I loved walking through Santa Margherita without an agenda. It’s the kind of place where you could easily imagine spending an entire summer, building small routines, becoming a familiar face at the same café.
Camogli: Character, Color, and Honesty
Then there was Camogli, which felt like a contrast—and a necessary one. Taller buildings, bolder colors, a slightly rougher edge. Camogli feels older, more grounded, less curated.
It has a working-town energy that you can feel immediately. It doesn’t soften itself for visitors. It doesn’t try to be charming. And because of that, it feels incredibly authentic.
Walking through Camogli felt grounding. Like stepping into a place that has its own life regardless of who’s watching. That honesty stayed with me long after we left.

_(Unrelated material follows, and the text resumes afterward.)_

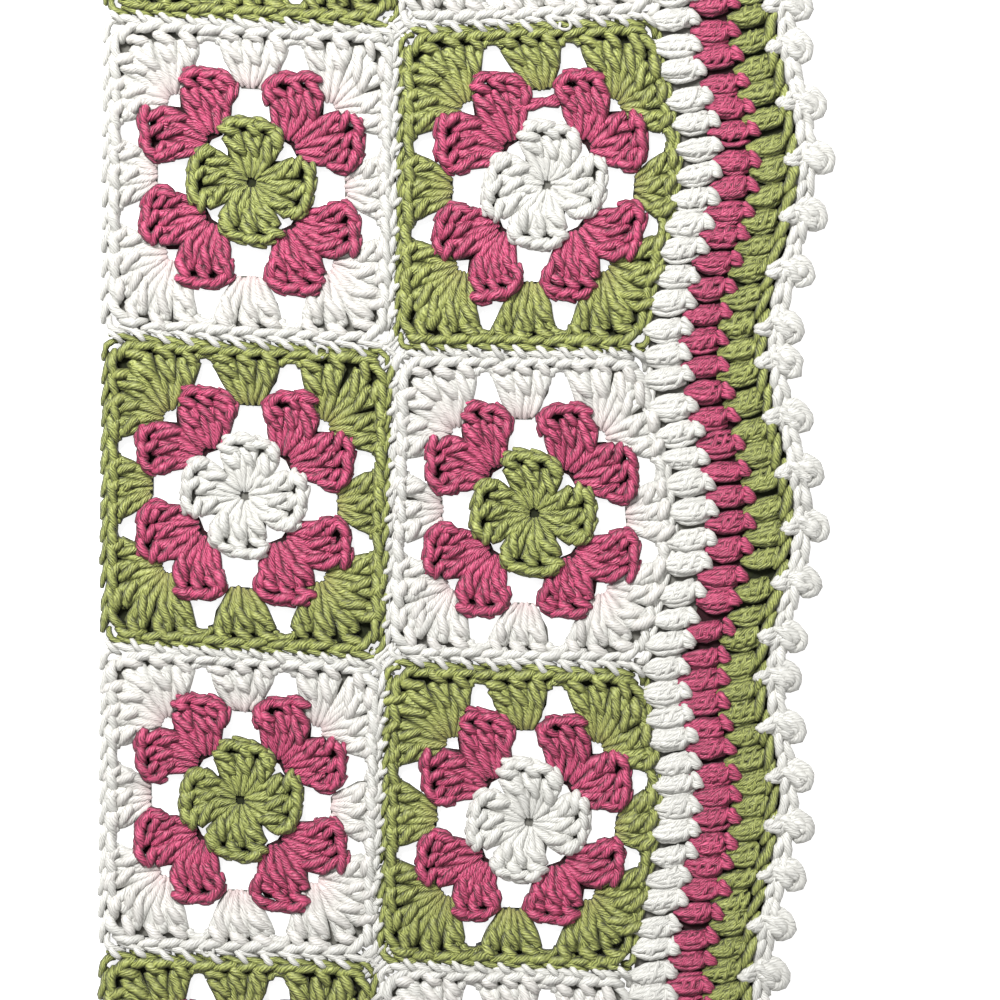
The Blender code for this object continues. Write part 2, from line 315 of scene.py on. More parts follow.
def postStrands(feet, heads, headWidths, bows, group, rng):
    # The post's width grows from footWidth to headWidth as t to a power, and bows moves its middle sideways by
    # a half sine. Each wrap runs from the left edge at its start down to the right edge at its end.
    shape, count = postShape, len(feet)
    footWidth, lift, blush = (group[key] for key in ("footWidth", "lift", "blush"))
    feet = feet + rng.normal(0, shape["footJitter"], feet.shape)
    heads = heads + rng.normal(0, shape["headJitter"], heads.shape)
    along = heads - feet
    across = -leftOf(unit(along))
    headWidth = (headWidths * rng.normal(1, shape["widthJitter"], count))[:, None]
    bows = bows[:, None] + rng.normal(0, shape["bowJitter"], (count, 1))

    def halfWidth(t):
        return (footWidth + (headWidth - footWidth) * np.clip(t, 0.001, 1) ** group["power"]) / 2

    def placesAt(t, offset):
        return laidAcross(feet, along, across, t, offset + bows * np.sin(np.pi * np.clip(t, 0, 1)))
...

Eating Italian Food, Slowly and Often
We ate Italian food constantly. Breakfasts were simple. Lunches stretched long. Dinners started late and lingered even later. Pasta, seafood, olive oil, wine—it never felt heavy or rushed.
Italian food doesn’t need explanation. It’s confident in its simplicity. Fresh ingredients. Thoughtful preparation. Time to enjoy it properly.
Meals became anchors in the day rather than interruptions. We planned around them instead of squeezing them in. And somehow, everything tasted better because we weren’t in a hurry.

Days Without Structure
One of the greatest luxuries of this trip was the lack of structure. Some days we cruised along the coast. Some days we stayed near the water at the hotel. Some days we wandered towns. Some days we did almost nothing at all.
Those unstructured days ended up being the most restorative. Reading. Swimming. Napping. Talking. Watching the light move across the water. It reminded me how rare it is to truly let a day exist without filling it.
There was no pressure to maximize anything. We were already exactly where we needed to be.
What the Riviera Always Teaches Me
Italy has a way of reinforcing lessons I already know, but sometimes forget.
Slowness is intentional. Beauty doesn’t need excess. Routine can feel deeply luxurious. Presence matters more than productivity.
The Riviera doesn’t impress you by trying. It simply exists confidently as itself. That kind of confidence stays with you.

Leaving the Italian Riviera
Leaving the Italian Riviera felt quiet and reflective. Not dramatic. Just full.
I left sun-kissed, rested, and subtly changed. Trips like this don’t shout their impact. They whisper it, and you hear it later—in how you move through life, how you value time, how you allow space for stillness.
Summer 2025 on the Italian Riviera wasn’t about seeing everything. It was about staying long enough to feel something real.
And that, to me, is the kind of travel that truly lasts.